Problem description:
Quote exactly, and only, the lines of the material below from the line with "imported = [obj" through the line with "cad_parts[obj.name] = obj".

Stored rows:
========

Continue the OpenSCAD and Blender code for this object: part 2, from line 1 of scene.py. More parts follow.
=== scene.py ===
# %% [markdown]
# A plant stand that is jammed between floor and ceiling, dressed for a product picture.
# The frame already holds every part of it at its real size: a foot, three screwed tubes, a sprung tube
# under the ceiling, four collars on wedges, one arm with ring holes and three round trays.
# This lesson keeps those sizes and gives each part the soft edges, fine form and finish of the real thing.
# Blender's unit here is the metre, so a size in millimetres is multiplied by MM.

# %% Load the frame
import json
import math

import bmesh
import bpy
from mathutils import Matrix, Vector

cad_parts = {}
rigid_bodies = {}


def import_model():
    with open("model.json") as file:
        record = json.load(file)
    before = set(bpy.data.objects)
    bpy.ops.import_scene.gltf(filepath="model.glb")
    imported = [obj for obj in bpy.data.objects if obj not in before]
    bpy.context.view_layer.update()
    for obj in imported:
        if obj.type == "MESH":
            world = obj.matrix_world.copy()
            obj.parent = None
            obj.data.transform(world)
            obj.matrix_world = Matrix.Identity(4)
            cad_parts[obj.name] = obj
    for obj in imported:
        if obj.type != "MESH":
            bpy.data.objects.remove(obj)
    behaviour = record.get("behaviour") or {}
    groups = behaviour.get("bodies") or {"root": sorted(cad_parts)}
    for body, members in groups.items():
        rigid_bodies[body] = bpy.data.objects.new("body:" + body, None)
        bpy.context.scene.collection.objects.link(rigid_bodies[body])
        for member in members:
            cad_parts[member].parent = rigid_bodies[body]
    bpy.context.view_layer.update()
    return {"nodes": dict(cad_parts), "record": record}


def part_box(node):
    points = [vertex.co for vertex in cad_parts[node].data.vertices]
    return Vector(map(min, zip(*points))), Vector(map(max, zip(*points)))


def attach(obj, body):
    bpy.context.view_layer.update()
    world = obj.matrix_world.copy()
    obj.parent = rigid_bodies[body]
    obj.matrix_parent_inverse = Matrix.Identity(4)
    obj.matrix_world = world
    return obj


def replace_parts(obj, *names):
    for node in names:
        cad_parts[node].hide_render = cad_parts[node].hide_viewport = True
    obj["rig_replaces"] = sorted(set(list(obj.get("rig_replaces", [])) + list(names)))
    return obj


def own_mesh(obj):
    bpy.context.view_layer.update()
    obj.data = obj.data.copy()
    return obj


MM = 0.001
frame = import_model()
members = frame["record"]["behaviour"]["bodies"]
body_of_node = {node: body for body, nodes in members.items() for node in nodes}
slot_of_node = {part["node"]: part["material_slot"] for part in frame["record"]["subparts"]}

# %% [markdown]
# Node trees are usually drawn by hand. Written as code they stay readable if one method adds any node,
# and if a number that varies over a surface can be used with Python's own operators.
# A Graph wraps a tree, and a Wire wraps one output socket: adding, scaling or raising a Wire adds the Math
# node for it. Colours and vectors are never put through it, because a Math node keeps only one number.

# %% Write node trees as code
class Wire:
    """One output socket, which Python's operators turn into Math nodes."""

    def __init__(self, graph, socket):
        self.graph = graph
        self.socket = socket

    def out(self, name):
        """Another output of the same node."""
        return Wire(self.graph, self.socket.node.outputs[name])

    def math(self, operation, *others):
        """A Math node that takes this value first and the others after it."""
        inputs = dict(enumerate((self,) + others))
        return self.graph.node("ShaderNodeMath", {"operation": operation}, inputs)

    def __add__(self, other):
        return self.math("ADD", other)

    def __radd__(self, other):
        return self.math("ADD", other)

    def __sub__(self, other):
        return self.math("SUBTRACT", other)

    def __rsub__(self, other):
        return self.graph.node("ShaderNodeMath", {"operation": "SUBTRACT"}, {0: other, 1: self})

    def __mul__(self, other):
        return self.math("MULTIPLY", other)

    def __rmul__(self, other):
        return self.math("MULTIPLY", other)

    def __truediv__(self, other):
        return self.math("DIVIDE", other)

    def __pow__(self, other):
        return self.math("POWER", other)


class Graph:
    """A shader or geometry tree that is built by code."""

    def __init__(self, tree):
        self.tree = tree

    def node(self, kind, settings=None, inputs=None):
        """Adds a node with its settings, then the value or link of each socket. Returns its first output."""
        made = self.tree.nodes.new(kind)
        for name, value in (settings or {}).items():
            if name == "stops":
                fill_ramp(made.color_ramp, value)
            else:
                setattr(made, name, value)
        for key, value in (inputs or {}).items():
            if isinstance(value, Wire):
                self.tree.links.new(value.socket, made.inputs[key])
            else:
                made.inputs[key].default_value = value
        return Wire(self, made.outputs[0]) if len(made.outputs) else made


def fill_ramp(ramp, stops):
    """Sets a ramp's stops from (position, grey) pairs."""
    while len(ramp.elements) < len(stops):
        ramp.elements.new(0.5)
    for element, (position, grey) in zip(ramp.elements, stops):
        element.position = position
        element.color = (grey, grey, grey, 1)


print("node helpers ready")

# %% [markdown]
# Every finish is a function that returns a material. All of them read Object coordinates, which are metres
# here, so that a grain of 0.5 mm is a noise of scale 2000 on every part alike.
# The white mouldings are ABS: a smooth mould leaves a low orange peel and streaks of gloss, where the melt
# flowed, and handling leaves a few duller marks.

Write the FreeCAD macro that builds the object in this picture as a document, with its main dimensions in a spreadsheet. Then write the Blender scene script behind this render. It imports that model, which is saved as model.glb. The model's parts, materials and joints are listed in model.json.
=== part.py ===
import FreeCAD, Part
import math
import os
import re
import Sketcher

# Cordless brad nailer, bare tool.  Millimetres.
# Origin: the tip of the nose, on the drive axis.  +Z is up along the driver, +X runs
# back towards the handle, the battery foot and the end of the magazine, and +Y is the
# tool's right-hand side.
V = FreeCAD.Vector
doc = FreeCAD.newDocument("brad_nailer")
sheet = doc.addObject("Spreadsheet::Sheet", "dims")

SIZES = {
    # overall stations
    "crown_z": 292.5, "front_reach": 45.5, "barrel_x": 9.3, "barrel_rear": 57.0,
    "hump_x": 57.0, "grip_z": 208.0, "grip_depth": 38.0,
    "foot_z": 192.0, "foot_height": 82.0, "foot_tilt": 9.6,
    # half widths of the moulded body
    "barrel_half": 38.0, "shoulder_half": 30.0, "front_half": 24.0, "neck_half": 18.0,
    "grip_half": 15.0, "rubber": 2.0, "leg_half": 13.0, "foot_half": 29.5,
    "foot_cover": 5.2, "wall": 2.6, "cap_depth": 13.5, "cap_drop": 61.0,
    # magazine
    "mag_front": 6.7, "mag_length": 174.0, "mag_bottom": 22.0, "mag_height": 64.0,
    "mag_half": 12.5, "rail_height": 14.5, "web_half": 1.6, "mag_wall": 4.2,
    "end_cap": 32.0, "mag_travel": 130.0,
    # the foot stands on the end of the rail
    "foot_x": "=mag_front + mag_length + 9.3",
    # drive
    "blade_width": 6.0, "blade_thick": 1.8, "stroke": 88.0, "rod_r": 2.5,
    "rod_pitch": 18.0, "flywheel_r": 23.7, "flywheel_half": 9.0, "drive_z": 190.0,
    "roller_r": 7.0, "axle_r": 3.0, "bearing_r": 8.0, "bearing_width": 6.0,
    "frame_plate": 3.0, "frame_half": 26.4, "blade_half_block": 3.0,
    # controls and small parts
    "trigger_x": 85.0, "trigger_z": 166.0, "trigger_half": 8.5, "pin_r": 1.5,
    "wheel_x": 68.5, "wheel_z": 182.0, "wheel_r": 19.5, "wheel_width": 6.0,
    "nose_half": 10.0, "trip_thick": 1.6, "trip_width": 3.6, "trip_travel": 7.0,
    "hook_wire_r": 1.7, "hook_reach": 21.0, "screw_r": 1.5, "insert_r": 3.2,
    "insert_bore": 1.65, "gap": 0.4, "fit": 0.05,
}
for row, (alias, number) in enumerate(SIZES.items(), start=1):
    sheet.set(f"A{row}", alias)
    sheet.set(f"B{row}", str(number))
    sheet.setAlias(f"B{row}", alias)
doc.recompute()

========

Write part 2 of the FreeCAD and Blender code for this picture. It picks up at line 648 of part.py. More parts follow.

========

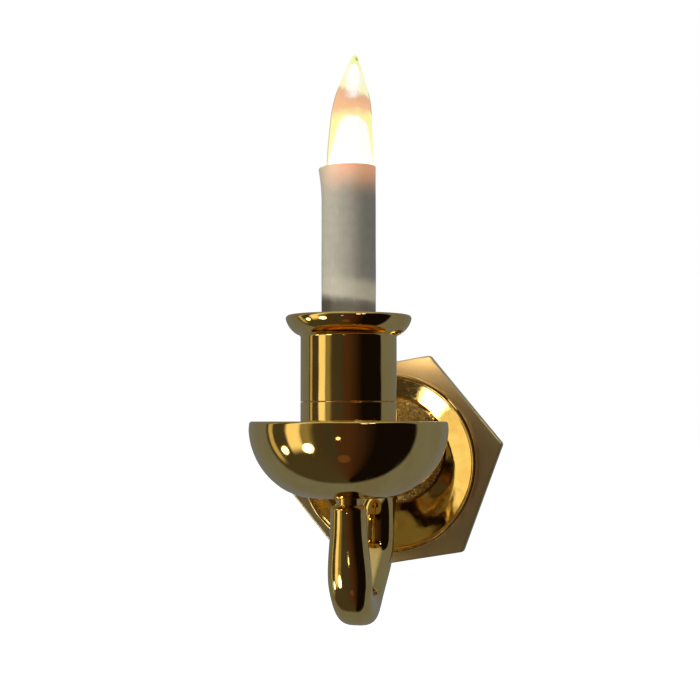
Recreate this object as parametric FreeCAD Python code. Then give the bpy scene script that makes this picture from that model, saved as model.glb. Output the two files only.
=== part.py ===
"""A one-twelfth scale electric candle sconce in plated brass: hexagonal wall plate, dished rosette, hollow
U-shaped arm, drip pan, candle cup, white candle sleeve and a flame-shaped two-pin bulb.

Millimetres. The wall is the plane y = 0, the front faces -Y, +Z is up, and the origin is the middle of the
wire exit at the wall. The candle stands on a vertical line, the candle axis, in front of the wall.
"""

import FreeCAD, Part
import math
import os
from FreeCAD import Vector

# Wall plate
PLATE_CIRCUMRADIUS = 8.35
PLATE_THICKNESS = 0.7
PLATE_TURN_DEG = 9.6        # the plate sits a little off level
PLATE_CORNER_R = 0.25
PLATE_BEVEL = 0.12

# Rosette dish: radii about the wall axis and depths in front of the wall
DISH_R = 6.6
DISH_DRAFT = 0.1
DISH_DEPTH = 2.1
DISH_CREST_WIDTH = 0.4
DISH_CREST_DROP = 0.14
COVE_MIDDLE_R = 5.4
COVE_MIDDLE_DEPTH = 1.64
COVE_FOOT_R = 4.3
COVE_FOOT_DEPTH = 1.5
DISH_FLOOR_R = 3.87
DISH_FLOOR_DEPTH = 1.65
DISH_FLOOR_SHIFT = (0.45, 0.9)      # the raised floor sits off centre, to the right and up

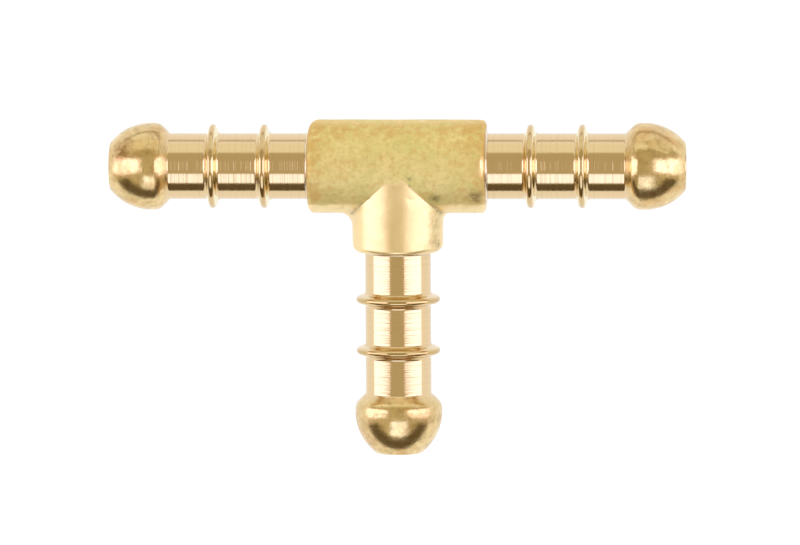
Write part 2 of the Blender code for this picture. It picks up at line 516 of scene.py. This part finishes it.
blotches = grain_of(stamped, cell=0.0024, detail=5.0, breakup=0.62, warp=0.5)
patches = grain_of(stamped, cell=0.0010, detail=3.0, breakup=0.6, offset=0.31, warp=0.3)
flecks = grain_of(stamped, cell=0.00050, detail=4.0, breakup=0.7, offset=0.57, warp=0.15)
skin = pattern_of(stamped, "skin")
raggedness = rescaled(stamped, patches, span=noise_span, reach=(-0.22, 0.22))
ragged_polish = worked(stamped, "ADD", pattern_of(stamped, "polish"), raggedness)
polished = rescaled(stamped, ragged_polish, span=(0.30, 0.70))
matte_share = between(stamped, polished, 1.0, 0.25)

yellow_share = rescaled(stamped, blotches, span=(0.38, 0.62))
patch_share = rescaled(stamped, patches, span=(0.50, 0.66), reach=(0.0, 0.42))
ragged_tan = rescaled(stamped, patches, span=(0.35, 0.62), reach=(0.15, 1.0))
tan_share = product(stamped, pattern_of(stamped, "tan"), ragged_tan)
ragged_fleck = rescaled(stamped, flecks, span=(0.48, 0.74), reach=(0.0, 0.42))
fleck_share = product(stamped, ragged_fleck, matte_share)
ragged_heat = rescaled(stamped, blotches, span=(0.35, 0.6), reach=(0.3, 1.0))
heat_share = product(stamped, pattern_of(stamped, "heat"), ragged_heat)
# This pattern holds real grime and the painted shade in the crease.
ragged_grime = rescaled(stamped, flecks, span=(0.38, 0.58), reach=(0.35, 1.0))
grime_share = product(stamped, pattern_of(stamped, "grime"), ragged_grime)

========

Exercise solution:
    imported = [obj for obj in bpy.data.objects if obj not in before]
    bpy.context.view_layer.update()
    for obj in imported:
        if obj.type == "MESH":
            world = obj.matrix_world.copy()
            obj.parent = None
            obj.data.transform(world)
            obj.matrix_world = Matrix.Identity(4)
            cad_parts[obj.name] = obj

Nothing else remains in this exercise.